3. The brand name HLA originates from HEILAN APPAREAL. From the opening of the first HLA store in Nanjing in September 2002 to the moment when it was successfully restructured and listed on April 11, 2014, HLA has become the largest enterprise among the garment sector of A share market with a total market value of over RMB70 billion. By the end of 2014, a total of 3348 HLA stores have been opened up successfully.
4. HLA ranked No. 373 on the Top 500 Chinese Enterprise released by Fortune in 2015, with gross turnover of RMB12.338 billion.

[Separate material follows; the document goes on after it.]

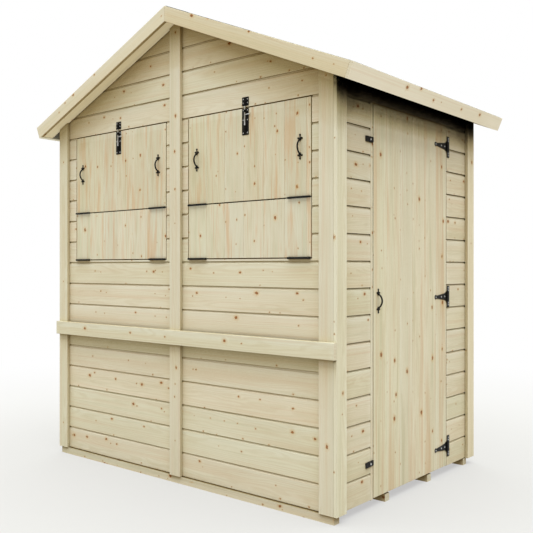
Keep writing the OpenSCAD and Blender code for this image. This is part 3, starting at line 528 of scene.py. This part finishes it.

HLA won the 3rd place in the ranking of return on equity (ROE) by 33.73%.
5. According to China Capital Markets Development Report, market value of HLA equaled US$11.5 billion in April 2015, slightly below the US$11.6 billion of Coach, the world-renowned luxury brand, and only 4% below the famous US luxury group Ralph Lauren's US$12 billion.
6. HLA was ranked among Forbes Asia's Fab 50 Companies List released on July 24, 2015.
==Positioning==

HLA is positioned as a fast fashion brand.

==Product Lines==

HLA owns three product series, business, leisure and fashion, covering 17 product categories and up to 5000 SKUs (stock keeping unit).

==Administration==

As an asset-light company, HLA focuses on brand assets by integrating over 200 domestic and international supply chains of clothing and accessories.

==Design==

HLA owns over 300 designers providing design guidance to suppliers.

==Channels & Stores==

Most HLA stores are located in downtown commercial districts and comprehensive shopping malls in cities at all levels. By the end of 2014, HLA has 3,348 stores in total, covering over 80% of the counties and cities in China.